* [WHAT NEEDS TO BE DONE]
Stop after the line containing "const TOP_ROPE_THICKNESS = 7;": print each line exactly from the first line of the listing up to that point.

##### DATA EXCERPT #####

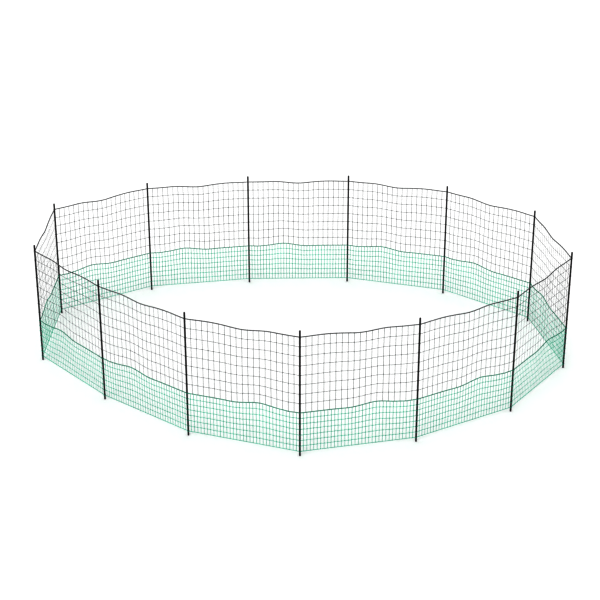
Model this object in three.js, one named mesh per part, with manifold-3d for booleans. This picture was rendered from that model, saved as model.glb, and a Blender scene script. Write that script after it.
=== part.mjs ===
// Fence netting: thirteen posts in a closed ring, with an open net above and a closer net below.
// Millimetres, +Z up. The ring stands on z = 0 and the origin is the middle of its plan.
import * as THREE from "three";
import { mergeVertices } from "three/addons/utils/BufferGeometryUtils.js";
import Module from "manifold-3d";

// Posts
const POST_COUNT = 13;
const POST_DIAMETER = 14;
const POST_ABOVE_TOP_ROPE = 58;
const POST_FACETS = 16;

// Netting, measured along one bay from post centre to post centre, and up from the ground
const BAY_SPACING = 1000;
const GROUND_GAP = 40;
const LOWER_ROWS = 7;
const LOWER_ROW_HEIGHT = 51.7;
const LOWER_COLUMNS = 34;
const UPPER_ROWS = 8;
const UPPER_ROW_HEIGHT = 86.2;
const UPPER_COLUMNS = 20;

// Thickness of the netting's strands and ropes
const STRAND_THICKNESS = 3;
const BOTTOM_STRAND_THICKNESS = 4;
const MID_ROPE_THICKNESS = 6;
const TOP_ROPE_THICKNESS = 7;

// The solids hold every horizontal strand, and only as many vertical ones as part a bay into
// this many fields. Each stands where a real one does. The strands between them are fine mesh.
const SOLID_FIELDS = 4;

// Gap between pieces that touch
const CLEARANCE = 0.3;

// Plan of the ring: the direction of each bay turns evenly, plus a few gentle waves that make
// it the uneven oval in which such a net is set out. Angles are in degrees.
const FIRST_BAY_DIRECTION = 13;
const OVAL_WAVE = { perTurn: 2, size: 14.4, start: 220 };
const EGG_WAVE = { perTurn: 3, size: 7.3, start: 31 };
const CORNER_WAVE = { perTurn: 4, size: 6.3, start: 87 };

// How far the ropes run up and down between two posts
const TOP_ROPE_DIP = 15;
const TOP_ROPE_LIFT = 4.5;
const MID_ROPE_HUMP = 26;
const MID_ROPE_DIP = 4;

// Where they do so, as shares of the bay, seen from outside the ring
const TOP_ROPE_WAVES = [
  { at: 0.2, width: 0.12, rise: TOP_ROPE_LIFT },
  { at: 0.5, width: 0.13, rise: -TOP_ROPE_DIP },
  { at: 0.73, width: 0.09, rise: TOP_ROPE_LIFT },
];
const MID_ROPE_WAVES = [
  { at: 0.42, width: 0.08, rise: -MID_ROPE_DIP },
  { at: 0.65, width: 0.13, rise: MID_ROPE_HUMP },
  { at: 0.92, width: 0.05, rise: -MID_ROPE_DIP },
];
const UPPER_WAVE_FADE = 1.5;
const BAYS_HUNG_THE_OTHER_WAY = [11, 12];

// Sizes that follow from those above
const POST_RADIUS = POST_DIAMETER / 2;
const MID_ROPE_HEIGHT = GROUND_GAP + LOWER_ROWS * LOWER_ROW_HEIGHT;
const TOP_ROPE_HEIGHT = MID_ROPE_HEIGHT + UPPER_ROWS * UPPER_ROW_HEIGHT;
const POST_LENGTH = TOP_ROPE_HEIGHT + POST_ABOVE_TOP_ROPE;
const BAY_START = POST_RADIUS + CLEARANCE;
const BAY_END = BAY_SPACING - BAY_START;

const postMaterial = new THREE.MeshStandardMaterial({
  color: 0x17181a,
  roughness: 0.45,
  metalness: 0,
});
const upperNetMaterial = new THREE.MeshStandardMaterial({
  color: 0x3a3f40,
  roughness: 0.8,
  metalness: 0,
});
const lowerNetMaterial = new THREE.MeshStandardMaterial({
  color: 0x2f8a67,
  roughness: 0.8,
  metalness: 0,
});

const wasm = await Module();
wasm.setup();

// A closed three.js mesh as a solid that can be joined to others.
function solidFrom(geometry) {
  const bare = geometry.clone();
  bare.deleteAttribute("normal");
  bare.deleteAttribute("uv");
  const merged = mergeVertices(bare, 1e-4);
  return new wasm.Manifold(
    new wasm.Mesh({
      numProp: 3,
      vertProperties: merged.attributes.position.array,
      triVerts: new Uint32Array(merged.index.array),
    }),
  );
}

function geometryFrom(solid) {
  const mesh = solid.getMesh();
  const geometry = new THREE.BufferGeometry();
  geometry.setAttribute("position", new THREE.BufferAttribute(mesh.vertProperties, 3));
  geometry.setIndex(new THREE.BufferAttribute(mesh.triVerts, 1));
  const faceted = geometry.toNonIndexed();
  faceted.computeVertexNormals();
  return faceted;
}

// Height that a rope gains from its waves at a share of the bay, fading out at the posts.
function waveHeight(waves, share) {
  const nearPost = Math.min(1, 10 * share, 10 * (1 - share));
  const bumps = waves.map((w) => w.rise * Math.exp(-(((share - w.at) / w.width) ** 2)));
  return nearPost * bumps.reduce((sum, bump) => sum + bump, 0);
}

// Centre height of a strand of the upper net: row 0 is the top rope, the last is the mid rope.
function upperStrandHeight(row, share) {
  const depth = row / UPPER_ROWS;
  const fromTop = (1 - depth) ** UPPER_WAVE_FADE * waveHeight(TOP_ROPE_WAVES, share);
  const fromMid = depth ** UPPER_WAVE_FADE * waveHeight(MID_ROPE_WAVES, share);
  return TOP_ROPE_HEIGHT - row * UPPER_ROW_HEIGHT + fromTop + fromMid;
}

// Centre height of a strand of the lower net: row 0 is the mid rope, the last lies straight.
function lowerStrandHeight(row, share) {
  const fade = 1 - row / LOWER_ROWS;
  const level = MID_ROPE_HEIGHT - row * LOWER_ROW_HEIGHT;
  return level + fade * waveHeight(MID_ROPE_WAVES, share);
}

// Where the solid vertical strands of a net stand, as shares of the bay, with its two ends.
function solidColumnShares(columns) {
  const shares = [];
  for (let field = 0; field <= SOLID_FIELDS; field += 1) {
    shares.push(Math.round((field * columns) / SOLID_FIELDS) / columns);
  }
  return shares;
}

const UPPER_NET = { columnShares: solidColumnShares(UPPER_COLUMNS), heightOf: upperStrandHeight };
const LOWER_NET = { columnShares: solidColumnShares(LOWER_COLUMNS), heightOf: lowerStrandHeight };

// A strand's height in the solids, where it runs straight from one vertical strand to the next.
function solidHeight(net, row, x, mirrored) {
  const share = mirrored ? 1 - x / BAY_SPACING : x / BAY_SPACING;
  const field = Math.max(1, net.columnShares.findIndex((end) => end >= share));
  const [start, end] = [net.columnShares[field - 1], net.columnShares[field]];
  const left = net.heightOf(row, start);
  const right = net.heightOf(row, end);
  return left + ((right - left) * (share - start)) / (end - start);
}

// A flat outline in the bay's upright plane, given a thickness across that plane.
function uprightPlate(outline, thickness) {
  const shape = new THREE.Shape(outline.map(([x, z]) => new THREE.Vector2(x, z)));
  const plate = new THREE.ExtrudeGeometry(shape, { depth: thickness, bevelEnabled: false });
  plate.translate(0, 0, -thickness / 2);
  return plate.rotateX(Math.PI / 2);
}

// Places of a net's solid vertical strands along the bay.
function columnPlaces(net, mirrored) {
  const inner = net.columnShares.slice(1, -1);
  const shares = mirrored ? inner.map((share) => 1 - share).reverse() : inner;
  return shares.map((share) => share * BAY_SPACING);
}

// One horizontal strand from post to post.
function horizontalStrand(net, row, thickness, mirrored) {
  const stations = [BAY_START, ...columnPlaces(net, mirrored), BAY_END];
  const edge = (x, side) => [x, solidHeight(net, row, x, mirrored) + (side * thickness) / 2];
  const under = stations.map((x) => edge(x, -1));
  const over = stations.map((x) => edge(x, 1)).reverse();
  return uprightPlate([...under, ...over], thickness);
}

// One vertical strand between two heights, which follow the strands that it ends on.
function verticalStrand(x, bottomAt, topAt) {
  const left = x - STRAND_THICKNESS / 2;
  const right = x + STRAND_THICKNESS / 2;
  const outline = [
    [left, bottomAt(left)],
    [right, bottomAt(right)],
    [right, topAt(right)],
    [left, topAt(left)],
  ];
  return uprightPlate(outline, STRAND_THICKNESS);
}

function joined(geometries) {
  const whole = geometries.map(solidFrom).reduce((sum, next) => sum.add(next));
  return geometryFrom(whole);
}

// The upper net of one bay, with the top rope. Its verticals end on the mid rope.
function upperNetPanel(mirrored) {
  const bars = [horizontalStrand(UPPER_NET, 0, TOP_ROPE_THICKNESS, mirrored)];
  for (let row = 1; row < UPPER_ROWS; row += 1) {
    bars.push(horizontalStrand(UPPER_NET, row, STRAND_THICKNESS, mirrored));
  }
  const onMidRope = MID_ROPE_THICKNESS / 2 + CLEARANCE;
  const bottomAt = (x) => solidHeight(LOWER_NET, 0, x, mirrored) + onMidRope;
  const topAt = (x) => solidHeight(UPPER_NET, 0, x, mirrored);
  for (const x of columnPlaces(UPPER_NET, mirrored)) {
    bars.push(verticalStrand(x, bottomAt, topAt));
  }
  return joined(bars);
}

// The lower net of one bay, with the mid rope and the bottom strand.
function lowerNetPanel(mirrored) {
  const bars = [
    horizontalStrand(LOWER_NET, 0, MID_ROPE_THICKNESS, mirrored),
    horizontalStrand(LOWER_NET, LOWER_ROWS, BOTTOM_STRAND_THICKNESS, mirrored),
  ];
  for (let row = 1; row < LOWER_ROWS; row += 1) {
    bars.push(horizontalStrand(LOWER_NET, row, STRAND_THICKNESS, mirrored));
  }
  const bottomAt = (x) => solidHeight(LOWER_NET, LOWER_ROWS, x, mirrored);
  const topAt = (x) => solidHeight(LOWER_NET, 0, x, mirrored);
  for (const x of columnPlaces(LOWER_NET, mirrored)) {
    bars.push(verticalStrand(x, bottomAt, topAt));
  }
  return joined(bars);
}

// Directions of the bays before the ring is closed, and their even turning angles.
function openRingDirections() {
  const directions = [];
  for (let bay = 0; bay < POST_COUNT; bay += 1) {
    const turned = (360 * bay) / POST_COUNT;
    const waves = [OVAL_WAVE, EGG_WAVE, CORNER_WAVE].map(
      (w) => w.size * Math.sin(THREE.MathUtils.degToRad(w.perTurn * turned + w.start)),
    );
    const direction = FIRST_BAY_DIRECTION + turned + waves.reduce((a, b) => a + b);
    directions.push({
      turned: THREE.MathUtils.degToRad(turned),
      direction: THREE.MathUtils.degToRad(direction),
    });
  }
  return directions;
}

// Turns the bays by one slow wave, whose two sizes are found by Newton's method, so that the
// last bay ends exactly where the first one starts.
function closedRingDirections() {
  const open = openRingDirections();
  let sine = 0;
  let cosine = 0;
  const directionsNow = () =>
    open.map((b) => b.direction + sine * Math.sin(b.turned) + cosine * Math.cos(b.turned));
  for (let pass = 0; pass < 20; pass += 1) {
    const now = directionsNow();
    const sum = (value) => now.reduce((total, angle, i) => total + value(angle, open[i].turned), 0);
    const gapX = sum((angle) => Math.cos(angle));
    const gapY = sum((angle) => Math.sin(angle));
    const xBySine = -sum((angle, turned) => Math.sin(angle) * Math.sin(turned));
    const xByCosine = -sum((angle, turned) => Math.sin(angle) * Math.cos(turned));
    const yBySine = sum((angle, turned) => Math.cos(angle) * Math.sin(turned));
    const yByCosine = sum((angle, turned) => Math.cos(angle) * Math.cos(turned));
    const determinant = xBySine * yByCosine - xByCosine * yBySine;
    sine -= (gapX * yByCosine - gapY * xByCosine) / determinant;
    cosine -= (gapY * xBySine - gapX * yBySine) / determinant;
  }
  return directionsNow();
}

// Centre of each post, with the middle of the ring's plan at the origin.
function postPlaces(directions) {
  const places = [];
  const place = new THREE.Vector3();
  for (const direction of directions) {
    places.push(place.clone());
    place.x += BAY_SPACING * Math.cos(direction);
    place.y += BAY_SPACING * Math.sin(direction);
  }
  const middle = new THREE.Box3().setFromPoints(places).getCenter(new THREE.Vector3());
  return places.map((p) => p.sub(middle));
}

function namedMesh(name, geometry, material) {
  const mesh = new THREE.Mesh(geometry, material);
  mesh.name = name;
  return mesh;
}

function fenceRing() {
  const ring = new THREE.Group();
  const postGeometry = new THREE.CylinderGeometry(
    POST_RADIUS,
    POST_RADIUS,
    POST_LENGTH,
    POST_FACETS,
  );
  postGeometry.rotateX(Math.PI / 2).translate(0, 0, POST_LENGTH / 2);
  const upperPanels = { plain: upperNetPanel(false), mirrored: upperNetPanel(true) };
  const lowerPanels = { plain: lowerNetPanel(false), mirrored: lowerNetPanel(true) };

  const directions = closedRingDirections();
  postPlaces(directions).forEach((place, i) => {
    const number = String(i + 1).padStart(2, "0");
    const hand = BAYS_HUNG_THE_OTHER_WAY.includes(i + 1) ? "mirrored" : "plain";
    const bay = new THREE.Group();
    bay.position.copy(place);
    bay.rotation.z = directions[i];
    bay.add(
      namedMesh("post_" + number, postGeometry, postMaterial),
      namedMesh("upper_net_" + number, upperPanels[hand], upperNetMaterial),
      namedMesh("lower_net_" + number, lowerPanels[hand], lowerNetMaterial),
    );
    ring.add(bay);
  });
  return ring;
}

const fence = fenceRing();
export default fence;
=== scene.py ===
"""Fence netting: twine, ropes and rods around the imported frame. Metres, +Z up."""

import math

import bmesh
import bpy
from mathutils import Matrix, Vector


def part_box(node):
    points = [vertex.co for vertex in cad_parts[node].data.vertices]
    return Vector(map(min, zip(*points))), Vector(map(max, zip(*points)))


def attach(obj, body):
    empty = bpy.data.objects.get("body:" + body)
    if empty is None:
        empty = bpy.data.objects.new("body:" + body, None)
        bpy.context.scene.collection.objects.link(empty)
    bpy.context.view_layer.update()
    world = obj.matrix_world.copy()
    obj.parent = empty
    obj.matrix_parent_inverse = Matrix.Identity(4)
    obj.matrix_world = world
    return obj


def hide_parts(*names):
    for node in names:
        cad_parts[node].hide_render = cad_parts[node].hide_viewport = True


bl_info = {
    "name": "Fence Netting",
    "version": (1, 0, 0),
    "blender": (4, 5, 0),
    "location": "3D View > Sidebar > Netting",
    "description": "Makes the rods, the twine mesh and the ropes of a ring of fence netting",
    "category": "Add Mesh",
}

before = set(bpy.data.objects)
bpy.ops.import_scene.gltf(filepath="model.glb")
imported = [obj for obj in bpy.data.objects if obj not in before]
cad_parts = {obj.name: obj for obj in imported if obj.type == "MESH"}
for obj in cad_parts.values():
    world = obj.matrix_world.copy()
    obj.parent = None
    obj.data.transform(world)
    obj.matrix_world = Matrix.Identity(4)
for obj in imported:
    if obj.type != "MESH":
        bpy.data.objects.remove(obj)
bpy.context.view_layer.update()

# What the frame says about the ring
BODY = "root"
NUMBERS = sorted(name[-2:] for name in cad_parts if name.startswith("post_"))
POST_BOXES = [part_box("post_" + number) for number in NUMBERS]
POST_LENGTH = POST_BOXES[0][1].z - POST_BOXES[0][0].z

# Where the ropes rise and fall between two posts, as shares of the bay seen from outside:
# the middle of each rise or dip, and its half width
TOP_ROPE_WAVES = ((0.2, 0.12), (0.5, 0.13), (0.73, 0.09))
MID_ROPE_WAVES = ((0.42, 0.08), (0.65, 0.13), (0.92, 0.05))
STRAIGHT_WAVES = ()
BAYS_HUNG_THE_OTHER_WAY = ("11", "12")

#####

* [THE REPLY]
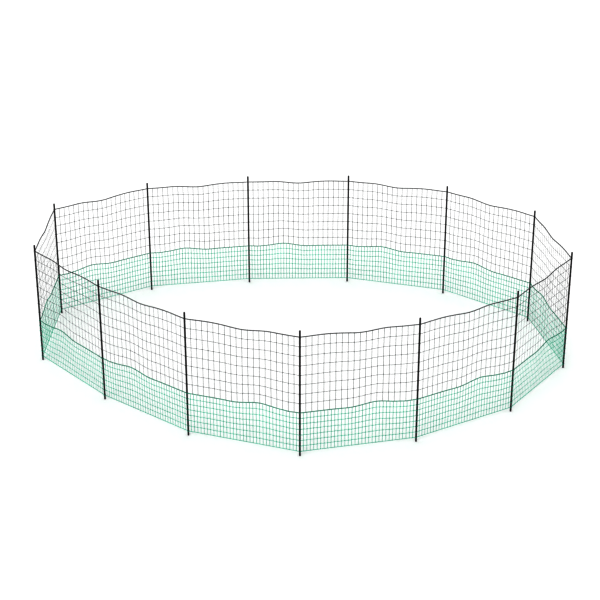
Model this object in three.js, one named mesh per part, with manifold-3d for booleans. This picture was rendered from that model, saved as model.glb, and a Blender scene script. Write that script after it.
=== part.mjs ===
// Fence netting: thirteen posts in a closed ring, with an open net above and a closer net below.
// Millimetres, +Z up. The ring stands on z = 0 and the origin is the middle of its plan.
import * as THREE from "three";
import { mergeVertices } from "three/addons/utils/BufferGeometryUtils.js";
import Module from "manifold-3d";

// Posts
const POST_COUNT = 13;
const POST_DIAMETER = 14;
const POST_ABOVE_TOP_ROPE = 58;
const POST_FACETS = 16;

// Netting, measured along one bay from post centre to post centre, and up from the ground
const BAY_SPACING = 1000;
const GROUND_GAP = 40;
const LOWER_ROWS = 7;
const LOWER_ROW_HEIGHT = 51.7;
const LOWER_COLUMNS = 34;
const UPPER_ROWS = 8;
const UPPER_ROW_HEIGHT = 86.2;
const UPPER_COLUMNS = 20;

// Thickness of the netting's strands and ropes
const STRAND_THICKNESS = 3;
const BOTTOM_STRAND_THICKNESS = 4;
const MID_ROPE_THICKNESS = 6;
const TOP_ROPE_THICKNESS = 7;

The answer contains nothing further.